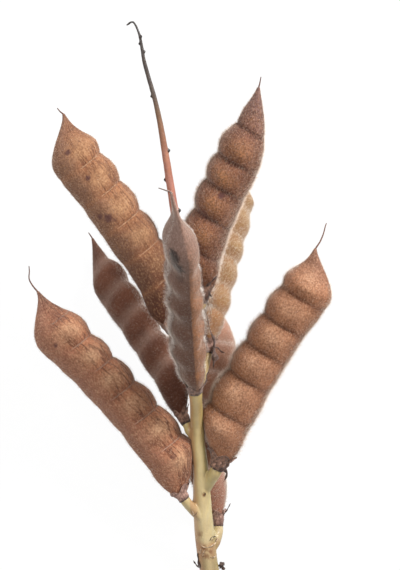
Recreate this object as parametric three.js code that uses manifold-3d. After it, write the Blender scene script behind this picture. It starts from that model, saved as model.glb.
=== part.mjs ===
// A cut and dried lupin fruiting stalk: eight hairy pods on one stem, lying on its lower pods.
// Millimetres, +Z up. The stem runs along +Y and rises from its cut end to its bare tip.
import * as THREE from "three";
import { mergeVertices } from "three/addons/utils/BufferGeometryUtils.js";
import Module from "manifold-3d";

const wasm = await Module();
wasm.setup();

// A full-grown pod. The smaller pods take a share of these.
const POD_WIDTH = 16.8;
const POD_THICKNESS = 11.8;
const NECK_RADIUS = 1.35;
const NECK_LENGTH = 17;
const BEAK_RADIUS = 0.5;
const BEAK_LENGTH = 16;
const STYLE_RADIUS = 0.36;
const SEED_PITCH = 11;
const FIRST_GROOVE = 17.5;
const GROOVE_COUNT = 5;

// The body is straight. The neck leaves it at the outer edge, and the beak near the stem side.
const NECK_OFFSET = 6.6;
const BEAK_OFFSET = 4;

// The grooves between the seeds notch both edges and lean back towards the outer one.
const INNER_NOTCH = 1.3;
const OUTER_NOTCH = 0.3;
const GROOVE_LEAN = 1.2;
const LENS_POWER = 2.3;
const LENS_FLATNESS = 0.75;

// A calyx is a short cup round the neck, with five small teeth.
const CALYX_BELOW = 3;
const CALYX_WALL = 0.65;
const CALYX_TOOTH = 0.7;
const GAP = 0.48;

// Facets.
const POD_SIDES = 12;
const STEPS_PER_SEED = 4;
const END_STEPS = 7;
const CALYX_SIDES = 10;
const STEM_SIDES = 10;
const STALK_SIDES = 8;
const TWIG_SIDES = 5;

// The middle of the whole cluster seen from above, in the frame that the points below use.
const CENTRE_X = -7.7;
const CENTRE_Y = -12.1;

// Colour and roughness of each finish.
const STEM_GREEN = [0xc3b484, 0.6];
const POD_BROWN = [0xa0714f, 0.85];
const POD_STRAW = [0xcaa673, 0.85];
const POD_GREY = [0x9a8373, 0.9];
const CALYX_BROWN = [0x6a4c3f, 0.9];
const SCRAP_DARK = [0x3c2f2b, 0.9];

// The stem from its cut end to its hooked tip: x, y, z, radius.
const STEM = [
  [4.8, -105.9, 3, 3.4],
  [3.1, -97.2, 6, 3.3],
  [1.7, -86.5, 9.4, 3.4],
  [0.7, -73, 13.5, 3.1],
  [0.2, -60.7, 17.4, 2.5],
  [-0.7, -52.1, 20.1, 2.3],
  [-1.4, -38.4, 24.5, 2.1],
  [-3, -18.2, 30.5, 1.95],
  [-5.5, 8.2, 37.8, 1.8],
  [-8.3, 24.3, 42, 1.4],
  [-11.35, 43.4, 46.5, 1.15],
  [-13, 52.9, 48.7, 0.9],
  [-14.4, 59.2, 50, 0.8],
  [-17.9, 71.7, 52.5, 0.65],
  [-18.9, 77.9, 53.4, 0.5],
  [-19.8, 81.1, 53.8, 0.4],
  [-20.7, 82.9, 54, 0.36],
  [-21.4, 83.7, 54, 0.36],
  [-22.4, 83.2, 54, 0.36],
  [-23.4, 82.5, 53.8, 0.36],
];
const STEM_STEPS = 46;

// Knobs where a flower or a leaf has dropped: y on the stem, degrees round it from +X towards +Z, radius.
const KNOBS = [
  [79, 20, 0.5],
  [76.8, 190, 0.55],
  [74.3, 10, 0.55],
  [60.3, 175, 0.6],
  [43.3, 5, 0.75],
  [34, 185, 0.8],
  [24.2, 0, 0.9],
  [-73.5, 165, 1.3],
  [-84.6, 350, 1.5],
  [-86.3, 50, 1.1],
];
const KNOB_STANDS_OUT = 0.35;

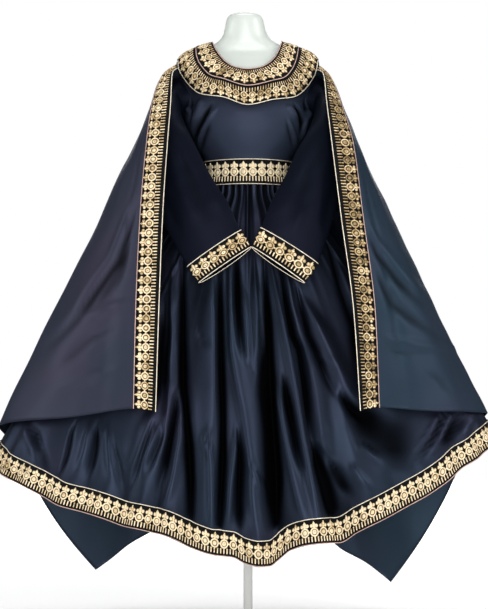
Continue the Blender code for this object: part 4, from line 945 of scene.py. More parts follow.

* * * * *

_WHAT IS NEEDED_
Work out how many lines in the records above contain the word "part", and give only that number.

_FULL SOLUTION_
2